The Authenticity of Genius

Professor Christopher Hogwood

You see that I have arrived with eight accomplices today, all named on the programme sheet.  I shall just tell you how we arrived at this and the purpose.  As you know, the overriding theme of these six lectures, this year has been the theme of authenticity. We have done various aspects such as whether the piece in question is what it says on the tin and that sort of thing.   Last time, there were many fakes.  The next lecture was going to be taking the story of music, as it were, from the manuscript, or from the library stage, into the sort of thing you can pick off the shelf and buy – i.e. the work of the musicologist, the librarian and the historian. The final lecture will carry that story on - dealing with the business of picking the printed volume off the shelf and deciding to include it in a recital, in a concert, in a recording, and for that, I will be joined by Dame Emma Kirby. We will talk about what goes on in a performer’s life and in a performer’s mind when faced with a new piece of repertoire and how you bring it to life respectably from the silent piece of music that you took from the library or bought off the shelf.  That does seem to leave one stage missing - the stage before the thing hits the paper, which is what goes on to create this music, and that is why we have “Authenticity of Genius” today. 

First of all, the obvious thing would be to talk about inspiration, but if you think about it, there is not much you can say about that.

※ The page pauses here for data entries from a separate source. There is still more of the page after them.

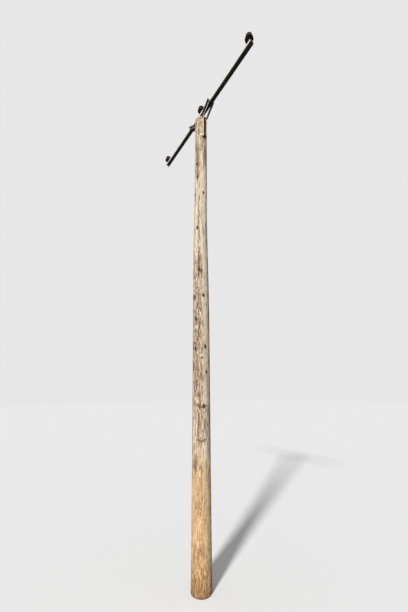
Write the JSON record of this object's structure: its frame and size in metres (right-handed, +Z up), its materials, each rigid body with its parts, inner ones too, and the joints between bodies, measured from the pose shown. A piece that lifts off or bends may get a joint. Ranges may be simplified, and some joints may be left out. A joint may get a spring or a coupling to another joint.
{
  "type": "wooden utility pole",
  "caption": "Round wooden line pole with a flat top, carrying a steel channel crossarm on brackets and angle struts, with brown porcelain pin insulators.",
  "frame": {"origin": "centre of the log at ground level, on its bottom face", "axes": "+Z up along the log, +X along the crossarm to its right end, -Y the front"},
  "size_m": [3.005, 0.2589, 7.704],
  "materials": {
    "log": "weathered, greyed pine with long drying checks and knots",
    "channel_steel": "weathered hot-dip galvanising, dull",
    "strut_steel": "weathered galvanising with brown staining",
    "saddle_steel": "weathered galvanising",
    "bolt_steel": "galvanising stained dark brown by rust",
    "pin_steel": "weathered galvanising with rust staining",
    "brown_porcelain": "dark brown glazed porcelain"
  },
  "bodies": {
    "root": {"wooden_pole": "log", "crossarm": "channel_steel", "right_bracket": "channel_steel", "left_bracket": "channel_steel", "right_front_strut": "strut_steel", "right_back_strut": "strut_steel", "left_front_strut": "strut_steel", "left_back_strut": "strut_steel", "right_upper_saddle": "saddle_steel", "left_upper_saddle": "saddle_steel", "upper_pole_bolt": "bolt_steel", "upper_pole_bolt_nut": "bolt_steel", "upper_pole_bolt_washers": "saddle_steel", "right_lower_saddle": "saddle_steel", "left_lower_saddle": "saddle_steel", "lower_pole_bolt": "bolt_steel", "lower_pole_bolt_nut": "bolt_steel", "lower_pole_bolt_washers": "saddle_steel", "right_arm_bolt": "bolt_steel", "right_arm_bolt_nut": "bolt_steel", "right_arm_bolt_washers": "bolt_steel", "right_bracket_bolt": "bolt_steel", "right_bracket_bolt_nut": "bolt_steel", "right_bracket_bolt_washers": "bolt_steel", "left_arm_bolt": "bolt_steel", "left_arm_bolt_nut": "bolt_steel", "left_arm_bolt_washers": "bolt_steel", "left_bracket_bolt": "bolt_steel", "left_bracket_bolt_nut": "bolt_steel", "left_bracket_bolt_washers": "bolt_steel", "right_insulator_pin": "pin_steel", "right_insulator": "brown_porcelain", "right_pin_washer": "pin_steel", "right_pin_nut": "pin_steel", "middle_insulator_pin": "pin_steel", "middle_insulator": "brown_porcelain", "middle_pin_washer": "pin_steel", "middle_pin_nut": "pin_steel", "left_insulator_pin": "pin_steel", "left_insulator": "brown_porcelain", "left_pin_washer": "pin_steel", "left_pin_nut": "pin_steel"}
  },
  "joints": []
}
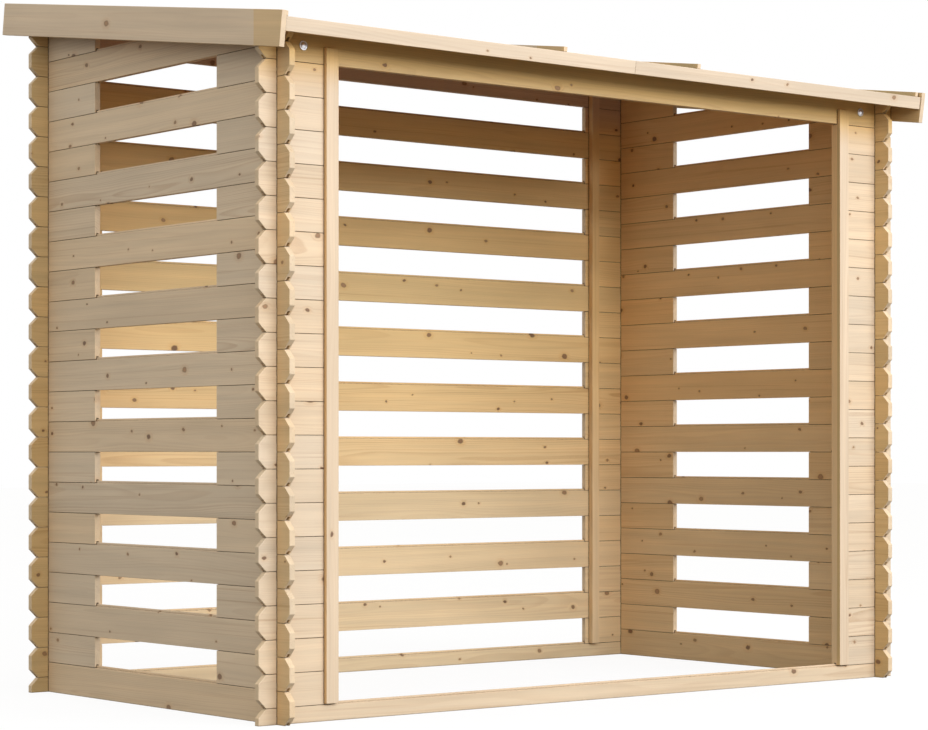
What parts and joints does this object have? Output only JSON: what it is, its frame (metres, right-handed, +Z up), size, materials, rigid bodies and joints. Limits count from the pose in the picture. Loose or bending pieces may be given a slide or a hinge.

If we could pin it down and give an hour’s lecture on inspiration, you would all go home inspired and make a great career.  It is similar to the secrets of making a best hit or an Oscar winning movie – nobody can quite pin down what the recipe is, and therefore looking for it tends to lead you feeling less inspired and more depressed than you would otherwise in just admiring it.

However, it is useful to consider what we mean when dealing with inspired prodigy or genius composers or performers. We might ask ourselves whether, to be a genius, you have to be precocious, for instance. You have to be talented. Does a genius have to be novel?  They certainly have to be not totally indebted to people who came before.  Does a prodigy have to be young?  Do they not only have to be innovative, but also early on in their career?  Are you looking for breadth in a genius or depth?  Can they be terrifically good at one thing and one thing only?  Do they even have to be young?  Einstein does not stand out in most people’s minds as a young face, but a rather older face with wild hair. Do you have to be polite?  I would say, with Rambeau, Beethoven or Van Gogh that you do not have to be sophisticated and civilised if you have that passport of genius behind you.

You do, I think, have to innovate. You have to surprise people probably more than once in order to get this credit, and you actually have to achieve something.  You cannot go around saying “I am a prodigy”, without giving some fairly continuous evidence of this.  In music, the obvious one with whom I imagine everybody expect me to deal would be Mozart, but this has been done to death!  You could ask for a lecture on Saint-Saens who was quite extraordinary, Schubert or even Korngold who was writing symphonies aged three. This output has to be sustained, and I think it has to be somebody that we recognise nowadays from mainstream repertoire.  So my candidate for today, as you see, is Mendelssohn. I will give you a few reasons and then we shall look into some features, of the Octet, which was a piece he wrote at age 16.

Mendelssohn was lucky.  He came from a famous family.  They had money.  His father, Abraham Mendelssohn always complained that he was totally overlooked in the world. He said that whenever he was on the street and people stopped him, they asked two questions: either “How is your father?” – Moses Mendelssohn, the famous Jewish philosopher or “How is your son?” – Felix Mendelssohn, who was a wizard at the violin and the piano and was turning his hand to composition. They never asked him how he was!  He actually got the money together, gave a wonderful start in life to Felix Mendelssohn, with a home life where he could study practically anything he wanted, and he was very voracious.  He could have, for his personal use, a hired professional orchestra, for home concerts on Sundays, and he turned out to be prodigiously gifted.  On your programme sheet over you will see, for example, two very professional sketches that he did when he visited England on the way to his Scottish trip, which resulted in the Hebrides Overture and the beginnings of the Scottish Symphony. He had drawing lessons and painting lessons, all his life.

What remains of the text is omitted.